After this, I will find the upper quartile, lower quartile, median and inter quartile range by drawing and box and whisker diagram. I will find the median so that I can compare these figures with the ones I established earlier from the frequency table. I will find the upper quartile, lower quartile and again use the median I will then use my frequency tables to produce a stem and leaf diagram so which will allow me to make a direct comparison between the two sets of data (the boy’s data and the girl’s data).
Then I will produce a stem and leaf diagram, which will allow me to make a more direct comparison between the two, sets of data. I will produce these by using the data I have collected on my spreadsheet
Using these different tables, graphs, and diagrams I hope to produce a good conclusion to the investigation of the hypotheses.
I collected my data and this is how it looks like. I have converted the data into centimetres so that I could use a steam and leaf diagram, as it does not go into 2 decimal places. Using this data I have found the overall mean and median to see whether my hypothesis was correct that boys are taller than girls. The mean for the boys was 165 centimetres while the girls were 160 centimetres. This means that the boys are taller than the girls. The median for the boys is 167 while the girls were 152.5, which means that the boy’s median is bigger and they are taller.
Box and Whisker Diagram
We can tell first of all from the Box and Whisker Graph, on the page above, for height that the boys have an interquartile range that is larger then the females showing that the females are more compact and are closer together, and are more even in height then the males. Also the upper quartile is larger for males but the lower quartile is smaller than the females showing that the male’s data is more disperse in the middle 50% and that males have taller males than females but also have shorter. The middle 50% is a good measure of spread as it shows the normal and not the extremes. Using this data to my hypothesis I would have to say that the females are more constant in height and that in the males they may have quite a few extremes but the medians are the same so if you were to take everyone on average then neither would be taller. Also from the box and whisker diagram we can see that the girls are quite negatively skewed while the boys are slightly positively skewed which tells us that there are taller people in that sample for the boys as they are positively skewed and less tall people for girls as they are negatively skewed. This supports my hypothesis as there is more boys who are taller than taller girls.
Female
Male
Histogram
From my histogram on the other page we can tell that most of the people are all in the middle few bars but in the last bar there are more boys than girls. The frequency density in the class range 165<h<190 for boys are 1.08 while the girls are 0.72 which shows that there are more taller boys than girls and the shortest class range for boys and girls were both 2.7. Although from this we can say that there are more taller boys than girls it does not completely justify my hypothesis as in the class boundary 160<h<165, which is the 2nd largest class boundary, the girls have a larger frequency density than boys as the girls had 3.2 while the boys had 2.2. This does not support my hypothesis and therefore we cannot say which is taller but we can say that there are taller boys than girls.
Standard Deviation
The standard deviation shows the average variation from the mean line, for whole range of data. For example, if the standard deviation were 0.23, that would mean the total average of all the data points would be 0.23 points away from the mean data line. I used the function on the excel database to calculate the standard deviation, both to save time and to ensure that I got the calculations right.
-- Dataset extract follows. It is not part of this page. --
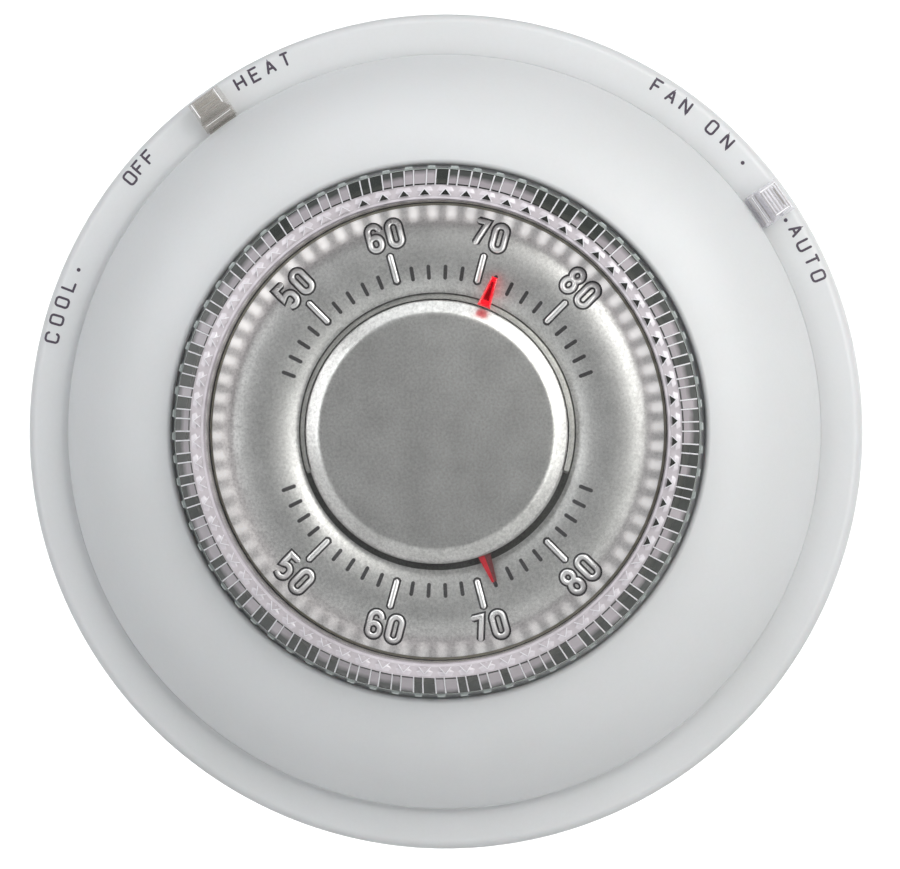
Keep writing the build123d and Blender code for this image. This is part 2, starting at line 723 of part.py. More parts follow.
with BuildPart() as dial_support:
    with BuildSketch(Plane.XZ.offset(support_back)):
        Circle(support_radius)
    extrude(amount=wall_front - support_back)
    with BuildSketch(Plane.XZ.offset(support_back + support_floor)):
        Circle(support_radius - support_wall)
    extrude(amount=wall_front - support_back, mode=Mode.SUBTRACT)
    # Legs that stand on the chassis and stop the bar at each end of its travel.
    with BuildSketch(Plane.XZ.offset(chassis_front)):
        for leg_angle in (90, 270):
            add(sector(leg_inner, leg_outer, leg_angle - leg_half_angle, 2 * leg_half_angle))
        with at_leg_screws():
            Circle(leg_thread_radius + running_gap, mode=Mode.SUBTRACT)
    extrude(amount=support_back - chassis_front)
    # Boss for the centre post.
    with BuildSketch(Plane.XZ.offset(support_back + support_floor)):
        Circle(boss_radius)
    extrude(amount=boss_height)
    with BuildSketch(Plane.XZ.offset(support_back + post_seat)):
        Circle(post_radius + post_fit)
    extrude(amount=support_floor + boss_height, mode=Mode.SUBTRACT)
dial_support.part.label = "dial_support"
export_step(dial_support.part, "parts/dial_support.step")

with BuildPart() as support_screws:
    with BuildSketch(Plane.XZ.offset(chassis_back)):
        with at_leg_screws():
            Circle(leg_head_radius)
    extrude(amount=-leg_head_height)
    with BuildSketch(Plane.XZ.offset(chassis_back)):
        with at_leg_screws():
            Circle(leg_thread_radius)
    extrude(amount=leg_thread_length)
support_screws.part.label = "support_screws"
export_step(support_screws.part, "parts/support_screws.step")

with BuildPart() as dial_plate:
    with BuildSketch(SECTION):
        with BuildLine():
            arch_start, arch_end = crest_radius - crest_half_width, crest_radius + crest_half_width
            foot = Line((dial_plate_bore, scale_depth), (arch_start, scale_depth))
            arch = ThreePointArc(
                foot @ 1, (crest_radius, scale_depth + crest_rise), (arch_end, scale_depth)
            )
            flange = Line(arch @ 1, (dial_plate_radius, scale_depth))
            edge = Line(flange @ 1, (dial_plate_radius, wall_front))
            flange_back = Line(edge @ 1, (arch_end, wall_front))
            arch_back = ThreePointArc(
                flange_back @ 1, (crest_radius, wall_front + crest_rise), (arch_start, wall_front)
            )
            foot_back = Line(arch_back @ 1, (dial_plate_bore, wall_front))
            Line(foot_back @ 1, foot @ 0)
        make_face()
    revolve(axis=Axis.Y)
dial_plate.part.label = "dial_plate"
export_step(dial_plate.part, "parts/dial_plate.step")

with BuildPart() as centre_cap:
    with BuildSketch(SECTION):
        with BuildLine():
            Polyline(
                (0, cap_front),
                (cap_face_radius, cap_front),
                (cap_rim_radius, cap_front - cap_bevel),
                (cap_foot_radius, scale_depth),
                (cap_foot_radius - cap_wall, scale_depth),
                (cap_rim_radius - cap_wall, cap_front - cap_bevel - cap_wall / 2),
                (cap_face_radius - 0.2, cap_front - cap_wall),
                (0, cap_front - cap_wall),
                close=True,
            )
        make_face()
    revolve(axis=Axis.Y)
    # Slot under the rim that the room needle comes out of.
    with BuildSketch(Plane.XZ.offset(scale_depth - 0.1)):
        slot_half_angle = half_scale + slot_margin
        add(sector(slot_inner, cap_foot_radius + 0.5, 270 - slot_half_angle, 2 * slot_half_angle))
    extrude(amount=slot_height + 0.1, mode=Mode.SUBTRACT)
centre_cap.part.label = "centre_cap"
export_step(centre_cap.part, "parts/centre_cap.step")

with BuildPart() as centre_post:
    post_back = support_back + post_seat + 0.1
    with BuildSketch(Plane.XZ.offset(post_back)):
        Circle(post_radius)
    extrude(amount=post_front - post_back)
centre_post.part.label = "centre_post"
export_step(centre_post.part, "parts/centre_post.step")

with BuildPart() as cap_retainer:
    with BuildSketch(Plane.XZ.offset(retainer_back)):
        Circle(retainer_radius)
        Circle(post_radius + post_fit, mode=Mode.SUBTRACT)
    extrude(amount=cap_front - cap_wall - retainer_back)
cap_retainer.part.label = "cap_retainer"
export_step(cap_retainer.part, "parts/cap_retainer.step")

# ---------------------------------------------------------------- thermometer

with BuildPart() as needle_hub:
    with BuildSketch(Plane.XZ.offset(hub_back)):
        Circle(hub_radius)
        Circle(post_radius + running_gap, mode=Mode.SUBTRACT)
    extrude(amount=hub_front - hub_back)
needle_hub.part.label = "needle_hub"
export_step(needle_hub.part, "parts/needle_hub.step")

with BuildPart() as bimetal_coil:
    # Half turns about two centres in turn, each half a pitch wider than the last.
    with BuildLine(Plane.XZ.offset(coil_back + coil_width / 2)) as spiral:
        reach = coil_reach
        for half_turn in range(2 * coil_turns):
            side = 1 if half_turn % 2 else -1
            CenterArc((side * coil_pitch / 4, 0), reach, 0 if side < 0 else 180, 180)
            reach += coil_pitch / 2
    with BuildSketch(Plane(origin=spiral.line @ 0, z_dir=spiral.line % 0, x_dir=(1, 0, 0))):
        Rectangle(coil_thickness, coil_width)
    sweep(path=spiral.line)
bimetal_coil.part.label = "bimetal_coil"
export_step(bimetal_coil.part, "parts/bimetal_coil.step")

with BuildPart() as room_needle:
    with BuildSketch(Plane.XZ.offset(hub_front)):
        Circle(hub_radius)
        add(taper(0, needle_reach, needle_root_width, needle_tip_width, room_needle_angle))
        Circle(post_radius + running_gap, mode=Mode.SUBTRACT)
    extrude(amount=needle_thickness)
room_needle.part.label = "room_needle"
export_step(room_needle.part, "parts/room_needle.step")

# ---------------------------------------------------------------- setting dial

with BuildPart() as drive_collar:
    with BuildSketch(Plane.XZ.offset(collar_back)):
        Circle(collar_radius)
        Circle(collar_bore, mode=Mode.SUBTRACT)
        with PolarLocations(bar_screw_circle, 2, bar_angle):
            Circle(bar_hole_radius, mode=Mode.SUBTRACT)
    extrude(amount=dial_back_depth - collar_back)
drive_collar.part.label = "drive_collar"
export_step(drive_collar.part, "parts/drive_collar.step")

with BuildPart() as clear_ring:
    with BuildSketch(Plane.XZ.offset(dial_back_depth)):
        Circle(dial_radius)
        with PolarLocations(dial_radius + knurl_offset, knurl_count):
            Circle(knurl_radius, mode=Mode.SUBTRACT)
        Circle(collar_bore, mode=Mode.SUBTRACT)
    extrude(amount=dial_front_depth - dial_back_depth)
    # The slope that narrows the ring from its side wall to its front.
    with BuildSketch(SECTION):
        with BuildLine():
            Polyline(
                (slope_outer, slope_foot),
                (slope_inner, dial_front_depth),
                (dial_radius + knurl_radius, dial_front_depth),
                (dial_radius + knurl_radius, slope_foot),
                close=True,
            )
        make_face()
    revolve(axis=Axis.Y, mode=Mode.SUBTRACT)
    with BuildSketch(Plane.XZ.offset(window_back)):
        Circle(window_radius + press_gap)
    extrude(amount=window_thickness, mode=Mode.SUBTRACT)
    with BuildSketch(Plane.XZ.offset(window_back + window_thickness)):
        Circle(window_radius + press_gap)
    extrude(amount=dial_front_depth, mode=Mode.SUBTRACT)
clear_ring.part.label = "clear_ring"
export_step(clear_ring.part, "parts/clear_ring.step")

with BuildPart() as dial_window:
    with BuildSketch(Plane.XZ.offset(window_back)):
        Circle(window_radius)
    extrude(amount=window_thickness)
dial_window.part.label = "dial_window"
export_step(dial_window.part, "parts/dial_window.step")

with BuildPart() as set_pointer:
    with BuildSketch(Plane.XZ.offset(window_back)):
        add(
            taper(pointer_inner, pointer_outer, pointer_root_width, pointer_tip_width, set_pointer_angle)
        )
    extrude(amount=-pointer_height)
set_pointer.part.label = "set_pointer"
export_step(set_pointer.part, "parts/set_pointer.step")

# ---------------------------------------------------------------- cover

# The dome's arc passes through both rims and turns through cover_turn between them.
rise = cover_hole_depth - cover_edge_depth
span = cover_radius - cover_hole_radius
chord = math.hypot(rise, span)
dome_radius = chord / 2 / math.sin(math.radians(cover_turn / 2))
centre_offset = dome_radius * math.cos(math.radians(cover_turn / 2))
dome_centre_radius = (cover_radius + cover_hole_radius) / 2 - rise / chord * centre_offset
dome_centre_depth = (cover_edge_depth + cover_hole_depth) / 2 - span / chord * centre_offset
inner_dome_radius = dome_radius - cover_wall


def dome_arc(radius):
    """The part of a circle about the dome's centre from the cover's edge to its hole."""
    start = math.degrees(math.asin((cover_edge_depth - dome_centre_depth) / radius))
    end = math.degrees(math.acos((cover_hole_radius - dome_centre_radius) / radius))
    return CenterArc((dome_centre_radius, dome_centre_depth), radius, start, end - start)


with BuildPart() as cover:
    with BuildSketch(SECTION) as cover_section:
        with BuildLine():
            outer_arc = dome_arc(dome_radius)
            inner_arc = dome_arc(inner_dome_radius)
            Line(outer_arc @ 0, inner_arc @ 0)
            Line(outer_arc @ 1, inner_arc @ 1)
        make_face()
        fillet(cover_section.vertices().sort_by(Axis.Y)[-1], cover_lip_fillet)
    revolve(axis=Axis.Y)
    # Legs that spring over the chassis.
    with BuildSketch(Plane.XZ.offset(cover_leg_back)):
        for leg_angle in cover_leg_angles:
            leg_start = leg_angle - cover_leg_half_angle
            add(sector(cover_leg_inner, cover_leg_outer, leg_start, 2 * cover_leg_half_angle))
    extrude(amount=cover_leg_front - cover_leg_back)
    # Skirt inside the bezel's lip, open where the two levers slide.
    fan_gap_start = fan_lever_angle - lever_gap_half_angle
    fan_gap_end = fan_lever_angle + fan_travel + lever_gap_half_angle
    system_gap_start = system_lever_angle - lever_gap_half_angle
    system_gap_end = system_lever_angle + system_travel + lever_gap_half_angle
    with BuildSketch(Plane.XZ.offset(skirt_back)):
        add(sector(skirt_inner, skirt_outer, fan_gap_end, system_gap_start - fan_gap_end))
        add(sector(skirt_inner, skirt_outer, system_gap_end, 360 + fan_gap_start - system_gap_end))
    extrude(amount=skirt_front - skirt_back)
cover.part.label = "cover"
export_step(cover.part, "parts/cover.step")

# One spring for each leg, on the edge of the chassis.
springs = [cover_spring(leg_angle) for leg_angle in cover_leg_angles]
cover_springs = Compound(label="cover_springs", children=springs)
export_step(cover_springs, "parts/cover_springs.step")
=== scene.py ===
"""Looks of a round heat and cool wall thermostat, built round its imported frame.

Lengths in the classes are millimetres. A radius is taken from the dial's axis, and a depth is a distance
out from the wall. An angle is seen from the front, counter-clockwise from the right, in degrees.
"""

import json
import logging
import math
import random
from dataclasses import dataclass
from enum import Enum
from typing import Callable, Sequence

import bmesh
import bpy
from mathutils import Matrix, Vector

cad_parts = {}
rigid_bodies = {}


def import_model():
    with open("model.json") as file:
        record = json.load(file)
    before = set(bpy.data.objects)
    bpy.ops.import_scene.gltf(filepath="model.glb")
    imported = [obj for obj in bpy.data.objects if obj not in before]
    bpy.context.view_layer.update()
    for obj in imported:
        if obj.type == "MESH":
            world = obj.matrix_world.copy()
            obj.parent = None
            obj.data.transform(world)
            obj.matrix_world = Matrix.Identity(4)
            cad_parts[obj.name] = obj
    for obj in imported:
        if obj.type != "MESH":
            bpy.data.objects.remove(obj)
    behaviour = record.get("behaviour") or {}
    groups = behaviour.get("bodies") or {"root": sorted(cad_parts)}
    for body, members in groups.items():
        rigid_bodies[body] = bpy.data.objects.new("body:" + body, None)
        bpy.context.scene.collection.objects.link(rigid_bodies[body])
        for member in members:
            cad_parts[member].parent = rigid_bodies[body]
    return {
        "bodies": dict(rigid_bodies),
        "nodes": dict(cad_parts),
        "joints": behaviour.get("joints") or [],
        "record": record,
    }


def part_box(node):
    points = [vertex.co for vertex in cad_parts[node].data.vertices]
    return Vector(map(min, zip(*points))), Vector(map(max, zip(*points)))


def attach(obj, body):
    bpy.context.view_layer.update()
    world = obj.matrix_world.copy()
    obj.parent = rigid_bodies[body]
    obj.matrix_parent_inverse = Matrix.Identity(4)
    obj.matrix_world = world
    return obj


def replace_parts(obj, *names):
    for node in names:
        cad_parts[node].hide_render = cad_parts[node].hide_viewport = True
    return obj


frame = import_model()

LOG = logging.getLogger("thermostat")
MM = 0.001

Flat = tuple[float, float]
Solid = tuple[float, float, float]
Surface = Callable[[float], float]
Socket = bpy.types.NodeSocket


class Slot(Enum):
    """The record's material slots; each built piece passes one to its build, which doesn't read it."""

    WHITE = "white_plastic"
    GREY = "grey_plastic"
    CLEAR = "clear_plastic"
    RED_CLEAR = "red_translucent"
    RED = "red_paint"
    METAL = "satin_metal"


class Body(Enum):
    """The bodies that the pieces ride on."""

    BASE = "base"
    DIAL = "setting_dial"
    NEEDLE = "thermometer_needle"
    SYSTEM = "system_switch"
    FAN = "fan_switch"
    COVER = "lift_off_cover"


# ---------------------------------------------------------------- finishes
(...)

The male’s Standard Deviation was 13.483cm and the female’s were 10.652cm.
From this I can say that this does not support my hypothesis, as the male’s data is more disperse and the female’s choice of data was better as it was closer together.
Evaluation
There are many things I could have done to improve my data and my investigation. I could have improved my data and its sample by using a bigger sample and getting a more reliable result for the whole school by chosen more people and having a bigger sample. Also the data was second hand and all the data may have been slightly incorrect or wrong.
Conclusion
Using the data I have found from this investigation I can now say that on average boys are taller than girls as the males had 1.705 and the girls is 1.61 but the boys also had a bigger range. This supports my hypothesis and my hypothesis was correct as boys were taller than girls but also there were many short boys and their data was very disperse as we found in the box and whisker diagram and in the standard deviation. Also from the histograms we saw that there were taller boys than girls but there were also shorter boys. As my overall findings are that boys on average were taller than girls I can not make this judgment about the whole school as I took too small of a comparatively small sample, and the data represented from this investigating is not enough evidence to back-up my findings definitely.